The so-called "Kibbutz Generation" of secular, left-wing pioneers who spearheaded the creation of Israel and dominated the military for decades began vanishing in the 1980s, replaced by "religious youngsters and the children of the settlements," Levy noted.

"I think that Israel's coming to a juncture where it has to answer the significant question of whether it wants to continue being a Jewish, democratic, Zionist, modern, enlightened state or shall we turn into a rabbinical 'Judeastan'," said Rafi Mann, who teaches communications at the Ariel University Center of Samaria.

"I see what's happening in the army as a sign and it's very worrying."

In October 2008, the liberal Haaretz newspaper reported that the Chief Military Rabbinate under direction of Brig. Gen. Avichai Rontzki, a hard-line West Bank settler with links to far-right extremists, had expanded its educational activities to army combat units.

"In a number of cases it's religious brainwashing and, indirectly, also political brainwashing," the daily quoted one officer as saying.

The military has come under intense international condemnation for alleged war crimes committed during the December 2008 invasion of the Gaza Strip in which some 1,400 Palestinians were killed, most of them civilians.

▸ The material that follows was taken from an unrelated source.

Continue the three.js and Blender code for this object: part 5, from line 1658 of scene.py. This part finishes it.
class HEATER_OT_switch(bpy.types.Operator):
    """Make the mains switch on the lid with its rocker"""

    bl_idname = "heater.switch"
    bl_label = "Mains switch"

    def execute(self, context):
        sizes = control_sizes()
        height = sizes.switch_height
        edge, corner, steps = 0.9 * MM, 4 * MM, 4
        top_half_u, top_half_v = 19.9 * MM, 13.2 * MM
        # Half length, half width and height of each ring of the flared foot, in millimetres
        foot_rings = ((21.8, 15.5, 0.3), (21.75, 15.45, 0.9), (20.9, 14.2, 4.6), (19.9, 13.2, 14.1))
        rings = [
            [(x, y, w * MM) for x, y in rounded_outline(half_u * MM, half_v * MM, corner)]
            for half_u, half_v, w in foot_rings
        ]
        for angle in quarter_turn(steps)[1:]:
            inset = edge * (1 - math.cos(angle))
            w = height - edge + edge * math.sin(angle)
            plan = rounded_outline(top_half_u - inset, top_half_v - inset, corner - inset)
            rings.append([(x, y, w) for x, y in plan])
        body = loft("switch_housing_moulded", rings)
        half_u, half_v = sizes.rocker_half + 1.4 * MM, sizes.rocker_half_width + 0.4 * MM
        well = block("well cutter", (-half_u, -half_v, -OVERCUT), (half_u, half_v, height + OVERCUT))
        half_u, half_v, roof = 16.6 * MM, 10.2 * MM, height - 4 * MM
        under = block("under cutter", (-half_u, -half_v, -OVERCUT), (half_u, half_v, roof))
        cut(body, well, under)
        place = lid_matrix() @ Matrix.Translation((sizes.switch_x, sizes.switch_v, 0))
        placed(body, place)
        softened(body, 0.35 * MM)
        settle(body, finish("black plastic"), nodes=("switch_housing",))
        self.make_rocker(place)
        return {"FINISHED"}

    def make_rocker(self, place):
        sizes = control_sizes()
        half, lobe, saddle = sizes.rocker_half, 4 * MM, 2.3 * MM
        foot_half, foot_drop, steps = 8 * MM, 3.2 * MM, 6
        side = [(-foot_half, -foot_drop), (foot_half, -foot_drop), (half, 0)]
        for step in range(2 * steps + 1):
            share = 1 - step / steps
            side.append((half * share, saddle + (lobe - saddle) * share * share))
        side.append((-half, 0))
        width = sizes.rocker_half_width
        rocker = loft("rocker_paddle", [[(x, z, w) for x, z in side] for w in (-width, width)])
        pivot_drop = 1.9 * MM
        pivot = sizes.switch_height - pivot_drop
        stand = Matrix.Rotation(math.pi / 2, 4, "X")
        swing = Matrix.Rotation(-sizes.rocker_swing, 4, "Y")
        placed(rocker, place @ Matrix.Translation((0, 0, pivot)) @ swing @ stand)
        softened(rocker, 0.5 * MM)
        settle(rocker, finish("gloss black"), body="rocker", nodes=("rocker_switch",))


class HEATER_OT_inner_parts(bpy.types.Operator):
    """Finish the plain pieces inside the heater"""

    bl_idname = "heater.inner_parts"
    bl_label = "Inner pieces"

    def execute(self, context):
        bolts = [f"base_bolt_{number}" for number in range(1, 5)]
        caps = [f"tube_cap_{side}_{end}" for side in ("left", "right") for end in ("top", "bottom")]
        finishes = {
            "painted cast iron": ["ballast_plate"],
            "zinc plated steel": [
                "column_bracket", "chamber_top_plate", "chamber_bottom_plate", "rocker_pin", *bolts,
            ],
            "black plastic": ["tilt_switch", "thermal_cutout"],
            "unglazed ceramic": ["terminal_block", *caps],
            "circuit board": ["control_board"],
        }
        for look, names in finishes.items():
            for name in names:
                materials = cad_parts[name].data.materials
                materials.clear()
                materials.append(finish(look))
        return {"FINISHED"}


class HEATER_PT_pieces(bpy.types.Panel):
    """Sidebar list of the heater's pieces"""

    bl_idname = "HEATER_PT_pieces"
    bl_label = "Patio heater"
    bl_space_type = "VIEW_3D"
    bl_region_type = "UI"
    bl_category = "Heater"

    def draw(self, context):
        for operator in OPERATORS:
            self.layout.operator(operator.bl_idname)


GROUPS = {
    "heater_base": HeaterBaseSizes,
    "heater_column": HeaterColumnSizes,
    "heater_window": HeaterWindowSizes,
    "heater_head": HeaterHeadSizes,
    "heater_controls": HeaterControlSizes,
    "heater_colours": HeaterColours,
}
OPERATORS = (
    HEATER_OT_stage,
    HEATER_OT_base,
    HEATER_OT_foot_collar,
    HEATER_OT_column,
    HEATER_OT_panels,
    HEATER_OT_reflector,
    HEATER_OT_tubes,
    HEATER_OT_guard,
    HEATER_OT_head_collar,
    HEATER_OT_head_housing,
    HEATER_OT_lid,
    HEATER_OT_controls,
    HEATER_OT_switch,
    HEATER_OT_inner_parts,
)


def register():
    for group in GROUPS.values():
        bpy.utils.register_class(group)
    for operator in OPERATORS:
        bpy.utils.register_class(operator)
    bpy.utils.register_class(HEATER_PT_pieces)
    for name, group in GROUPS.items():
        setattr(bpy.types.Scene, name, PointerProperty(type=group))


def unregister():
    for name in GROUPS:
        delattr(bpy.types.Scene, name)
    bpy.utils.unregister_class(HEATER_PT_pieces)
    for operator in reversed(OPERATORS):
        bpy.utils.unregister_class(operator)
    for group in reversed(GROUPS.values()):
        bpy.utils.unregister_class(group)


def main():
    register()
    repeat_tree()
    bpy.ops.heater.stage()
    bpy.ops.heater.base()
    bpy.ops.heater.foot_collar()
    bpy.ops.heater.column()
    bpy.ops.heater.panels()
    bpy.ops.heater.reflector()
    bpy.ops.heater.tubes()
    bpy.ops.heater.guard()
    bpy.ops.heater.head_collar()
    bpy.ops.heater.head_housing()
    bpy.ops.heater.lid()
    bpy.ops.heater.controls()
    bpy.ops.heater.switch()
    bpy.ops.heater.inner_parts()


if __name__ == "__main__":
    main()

Before attacking, rabbis handed out pamphlets calling for the establishment of Greater Israel and urged soldiers that "when you show mercy to a cruel enemy, you are being cruel to pure and honest soldiers."

In 2009, Defense Minister Ehud Barak cracked down hard on army-linked seminaries that produce many of Israel's combat troops because the young soldiers refused to move against settlers in the West Bank.

Barak's action incensed the right wing and underlined the military's growing unease about the widening rift between the ultra-Orthodox, who believe God gave the Judea and Samaria -- the biblical name for the West Bank -- to the children of Israel and secular Israelis who support ending the 44-year-old occupation of the West Bank.

Barak's efforts, one commentator observed, "appears more than anything to be a belated attempt to put the Jewish fundamentalist genie back in the bottle. But it will take a lot more to accomplish that."